▶ EXERCISE REQUIREMENTS: Write out the listing beneath this instruction in its entirety, exactly as it reads.
-- BEGIN --
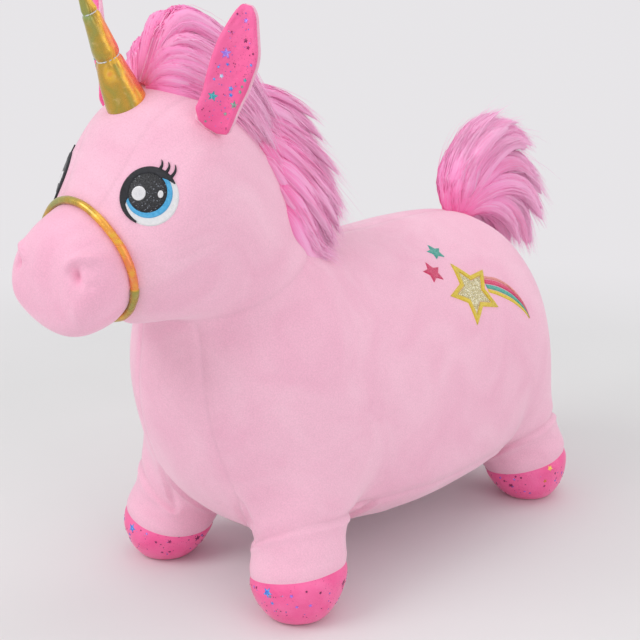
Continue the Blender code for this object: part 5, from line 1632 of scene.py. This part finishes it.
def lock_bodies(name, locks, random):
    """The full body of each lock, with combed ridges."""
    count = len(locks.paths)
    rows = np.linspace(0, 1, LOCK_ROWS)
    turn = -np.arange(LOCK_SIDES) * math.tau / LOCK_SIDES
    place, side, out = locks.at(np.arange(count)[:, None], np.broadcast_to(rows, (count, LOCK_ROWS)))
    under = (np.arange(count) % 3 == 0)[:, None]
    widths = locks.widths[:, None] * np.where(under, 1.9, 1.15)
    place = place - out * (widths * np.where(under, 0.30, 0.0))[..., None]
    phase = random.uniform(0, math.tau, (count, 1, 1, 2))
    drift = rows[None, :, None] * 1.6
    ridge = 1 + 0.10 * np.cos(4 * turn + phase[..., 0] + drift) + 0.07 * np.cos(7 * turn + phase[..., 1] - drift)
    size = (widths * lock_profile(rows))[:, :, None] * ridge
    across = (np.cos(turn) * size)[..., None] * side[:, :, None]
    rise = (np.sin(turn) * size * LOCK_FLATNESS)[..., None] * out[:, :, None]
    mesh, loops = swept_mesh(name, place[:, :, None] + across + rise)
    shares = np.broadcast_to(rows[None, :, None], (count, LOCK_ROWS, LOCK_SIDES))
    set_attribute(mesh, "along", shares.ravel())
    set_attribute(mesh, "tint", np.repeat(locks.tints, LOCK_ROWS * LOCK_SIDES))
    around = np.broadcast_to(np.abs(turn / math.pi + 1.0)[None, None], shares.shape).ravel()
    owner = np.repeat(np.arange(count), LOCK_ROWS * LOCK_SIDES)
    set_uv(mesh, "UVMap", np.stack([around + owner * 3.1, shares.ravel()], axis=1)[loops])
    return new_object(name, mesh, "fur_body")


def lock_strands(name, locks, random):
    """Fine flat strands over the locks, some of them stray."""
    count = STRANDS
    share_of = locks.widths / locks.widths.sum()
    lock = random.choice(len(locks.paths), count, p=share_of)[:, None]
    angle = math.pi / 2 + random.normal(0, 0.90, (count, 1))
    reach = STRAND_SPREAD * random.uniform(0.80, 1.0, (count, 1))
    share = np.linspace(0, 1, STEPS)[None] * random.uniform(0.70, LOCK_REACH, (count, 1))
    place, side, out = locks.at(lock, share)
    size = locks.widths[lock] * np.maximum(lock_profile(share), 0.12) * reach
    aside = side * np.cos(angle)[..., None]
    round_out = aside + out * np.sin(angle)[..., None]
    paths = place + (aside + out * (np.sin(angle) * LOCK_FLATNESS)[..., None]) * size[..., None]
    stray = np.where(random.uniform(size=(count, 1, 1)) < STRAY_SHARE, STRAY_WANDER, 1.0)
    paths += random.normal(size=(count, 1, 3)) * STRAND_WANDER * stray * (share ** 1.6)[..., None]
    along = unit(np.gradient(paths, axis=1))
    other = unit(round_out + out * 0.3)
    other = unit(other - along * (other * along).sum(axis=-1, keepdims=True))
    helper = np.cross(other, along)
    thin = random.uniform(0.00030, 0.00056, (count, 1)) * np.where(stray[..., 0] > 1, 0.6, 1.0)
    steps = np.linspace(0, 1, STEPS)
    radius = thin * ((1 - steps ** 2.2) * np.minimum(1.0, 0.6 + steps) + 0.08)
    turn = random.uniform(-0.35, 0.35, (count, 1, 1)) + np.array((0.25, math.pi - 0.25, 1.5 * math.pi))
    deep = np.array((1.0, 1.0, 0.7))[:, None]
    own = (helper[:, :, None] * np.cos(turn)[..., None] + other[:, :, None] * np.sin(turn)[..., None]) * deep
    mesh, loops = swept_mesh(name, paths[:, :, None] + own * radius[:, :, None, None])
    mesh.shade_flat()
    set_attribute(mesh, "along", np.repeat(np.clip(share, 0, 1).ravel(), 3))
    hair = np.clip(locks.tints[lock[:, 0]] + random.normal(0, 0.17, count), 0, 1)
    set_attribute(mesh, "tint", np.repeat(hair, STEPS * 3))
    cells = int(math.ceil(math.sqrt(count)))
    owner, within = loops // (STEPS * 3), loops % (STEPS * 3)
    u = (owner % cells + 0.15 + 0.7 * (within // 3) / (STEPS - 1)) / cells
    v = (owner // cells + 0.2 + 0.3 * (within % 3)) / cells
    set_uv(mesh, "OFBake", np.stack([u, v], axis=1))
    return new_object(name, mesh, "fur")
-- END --
▶ CORRECT OUTPUT:
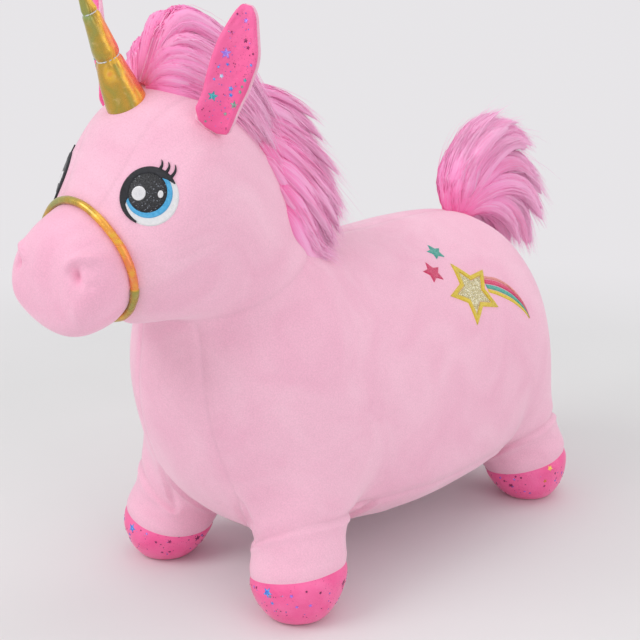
Continue the Blender code for this object: part 5, from line 1632 of scene.py. This part finishes it.
def lock_bodies(name, locks, random):
    """The full body of each lock, with combed ridges."""
    count = len(locks.paths)
    rows = np.linspace(0, 1, LOCK_ROWS)
    turn = -np.arange(LOCK_SIDES) * math.tau / LOCK_SIDES
    place, side, out = locks.at(np.arange(count)[:, None], np.broadcast_to(rows, (count, LOCK_ROWS)))
    under = (np.arange(count) % 3 == 0)[:, None]
    widths = locks.widths[:, None] * np.where(under, 1.9, 1.15)
    place = place - out * (widths * np.where(under, 0.30, 0.0))[..., None]
    phase = random.uniform(0, math.tau, (count, 1, 1, 2))
    drift = rows[None, :, None] * 1.6
    ridge = 1 + 0.10 * np.cos(4 * turn + phase[..., 0] + drift) + 0.07 * np.cos(7 * turn + phase[..., 1] - drift)
    size = (widths * lock_profile(rows))[:, :, None] * ridge
    across = (np.cos(turn) * size)[..., None] * side[:, :, None]
    rise = (np.sin(turn) * size * LOCK_FLATNESS)[..., None] * out[:, :, None]
    mesh, loops = swept_mesh(name, place[:, :, None] + across + rise)
    shares = np.broadcast_to(rows[None, :, None], (count, LOCK_ROWS, LOCK_SIDES))
    set_attribute(mesh, "along", shares.ravel())
    set_attribute(mesh, "tint", np.repeat(locks.tints, LOCK_ROWS * LOCK_SIDES))
    around = np.broadcast_to(np.abs(turn / math.pi + 1.0)[None, None], shares.shape).ravel()
    owner = np.repeat(np.arange(count), LOCK_ROWS * LOCK_SIDES)
    set_uv(mesh, "UVMap", np.stack([around + owner * 3.1, shares.ravel()], axis=1)[loops])
    return new_object(name, mesh, "fur_body")


def lock_strands(name, locks, random):
    """Fine flat strands over the locks, some of them stray."""
    count = STRANDS
    share_of = locks.widths / locks.widths.sum()
    lock = random.choice(len(locks.paths), count, p=share_of)[:, None]
    angle = math.pi / 2 + random.normal(0, 0.90, (count, 1))
    reach = STRAND_SPREAD * random.uniform(0.80, 1.0, (count, 1))
    share = np.linspace(0, 1, STEPS)[None] * random.uniform(0.70, LOCK_REACH, (count, 1))
    place, side, out = locks.at(lock, share)
    size = locks.widths[lock] * np.maximum(lock_profile(share), 0.12) * reach
    aside = side * np.cos(angle)[..., None]
    round_out = aside + out * np.sin(angle)[..., None]
    paths = place + (aside + out * (np.sin(angle) * LOCK_FLATNESS)[..., None]) * size[..., None]
    stray = np.where(random.uniform(size=(count, 1, 1)) < STRAY_SHARE, STRAY_WANDER, 1.0)
    paths += random.normal(size=(count, 1, 3)) * STRAND_WANDER * stray * (share ** 1.6)[..., None]
    along = unit(np.gradient(paths, axis=1))
    other = unit(round_out + out * 0.3)
    other = unit(other - along * (other * along).sum(axis=-1, keepdims=True))
    helper = np.cross(other, along)
    thin = random.uniform(0.00030, 0.00056, (count, 1)) * np.where(stray[..., 0] > 1, 0.6, 1.0)
    steps = np.linspace(0, 1, STEPS)
    radius = thin * ((1 - steps ** 2.2) * np.minimum(1.0, 0.6 + steps) + 0.08)
    turn = random.uniform(-0.35, 0.35, (count, 1, 1)) + np.array((0.25, math.pi - 0.25, 1.5 * math.pi))
    deep = np.array((1.0, 1.0, 0.7))[:, None]
    own = (helper[:, :, None] * np.cos(turn)[..., None] + other[:, :, None] * np.sin(turn)[..., None]) * deep
    mesh, loops = swept_mesh(name, paths[:, :, None] + own * radius[:, :, None, None])
    mesh.shade_flat()
    set_attribute(mesh, "along", np.repeat(np.clip(share, 0, 1).ravel(), 3))
    hair = np.clip(locks.tints[lock[:, 0]] + random.normal(0, 0.17, count), 0, 1)
    set_attribute(mesh, "tint", np.repeat(hair, STEPS * 3))
    cells = int(math.ceil(math.sqrt(count)))
    owner, within = loops // (STEPS * 3), loops % (STEPS * 3)
    u = (owner % cells + 0.15 + 0.7 * (within // 3) / (STEPS - 1)) / cells
    v = (owner // cells + 0.2 + 0.3 * (within % 3)) / cells
    set_uv(mesh, "OFBake", np.stack([u, v], axis=1))
    return new_object(name, mesh, "fur")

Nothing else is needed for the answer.